This review is taken from PN Review 147, Volume 29 Number 1, September - October 2002.
METAPHYSICS IN NEW JERSEY
STEPHEN DUNN, Different Hours (W.W. Norton) $12.00
For poets, crossing the Atlantic is a somewhat serendipitous business. Of the handful who make it across there are few who don't deserve to have done so. None the less, there are fine poets, both British and American, who conspicuously fail to make the crossing at all, or else do so unaccountably late. Stephen Dunn, now aged sixty, is a case in point. Different Hours, his eleventh book of poetry, is a Pulitzer Prize-winner, yet up to now Dunn has scarcely been a name this side of the Atlantic.

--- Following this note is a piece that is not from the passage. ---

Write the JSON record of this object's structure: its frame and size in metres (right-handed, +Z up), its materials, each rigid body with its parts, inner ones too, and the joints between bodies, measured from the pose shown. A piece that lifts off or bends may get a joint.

It remains to be seen whether this is simply an accident of publishers and publicity, or whether there is a basic difference of poetic taste at issue.

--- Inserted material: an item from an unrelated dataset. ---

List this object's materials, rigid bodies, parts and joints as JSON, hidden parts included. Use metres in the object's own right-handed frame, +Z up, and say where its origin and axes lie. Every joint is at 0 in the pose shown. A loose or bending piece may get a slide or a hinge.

This is, undoubtedly, a very accomplished collection: the style is laid-back, conversational in tone, and Dunn achieves the effect of making the writing of poetry seem easy and natural. The persona he projects is very much that of l'homme moyen sensuel, a family man, with something of an addiction to baseball and gaming, observing the great events of the world from a distance, continually being surprised by other people, and - above all - by himself.
The style, indeed, seems so naturally attuned to that persona (itself something of a feat of art) that poetic influence is hard to discern. Surely there is a tone caught from Robert Frost in 'Rubbing' - 'But few things human can stand/to be rubbed for long - I know this/and can't stop. If ...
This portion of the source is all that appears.